The decay which the code has suffered at the hands of a busy people testifies--all depreciation apart--to the fact that decorum is a product and an exponent of leisure class life and thrives in full measure only under a regime of status.
The origin, or better the derivation, of manners is no doubt, to be sought elsewhere than in a conscious effort on the part of the well-mannered to show that much time has been spent in acquiring them.
The proximate end of innovation and elaboration has been the higher effectiveness of the new departure in point of beauty or of expressiveness.

In great part the ceremonial code of decorous usages owes its beginning and its growth to the desire to conciliate or to show good-will, as anthropologists and sociologists are in the habit of assuming, and this initial motive is rarely if ever absent from the conduct of well-mannered persons at any stage of the later development.
Manners, we are told, are in part an elaboration of gesture, and in part they are symbolical and conventionalised survivals representing former acts of dominance or of personal service or of personal contact.
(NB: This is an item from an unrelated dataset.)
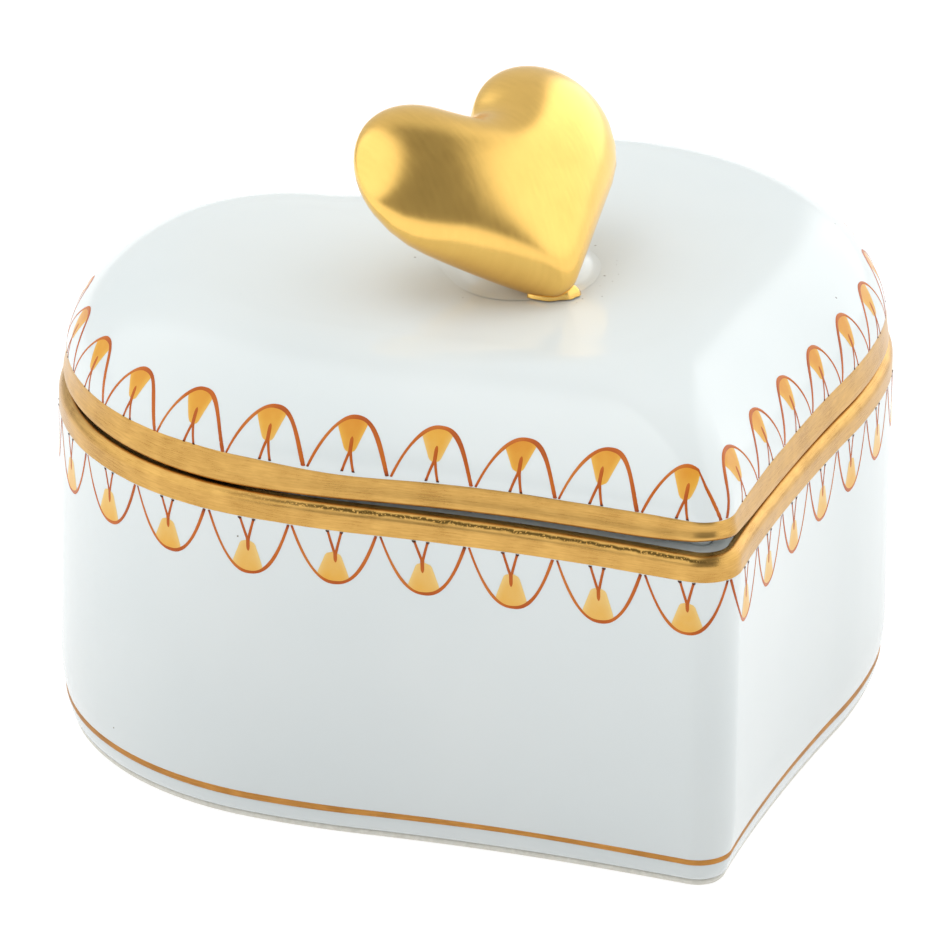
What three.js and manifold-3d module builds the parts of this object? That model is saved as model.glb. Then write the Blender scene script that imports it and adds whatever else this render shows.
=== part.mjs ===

In large part they are an expression of the relation of status,--a symbolic pantomime of mastery on the one hand and of subservience on the other.
Wherever at the present time the predatory habit of mind, and the consequent attitude of mastery and of subservience, gives its character to the accredited scheme of life, there the importance of all punctilios of conduct is extreme, and the assiduity with which the ceremonial observance of rank and titles is attended to approaches closely to the ideal set by the barbarian of the quasi-peaceable nomadic culture.

Some of the Continental countries afford good illustrations of this spiritual survival.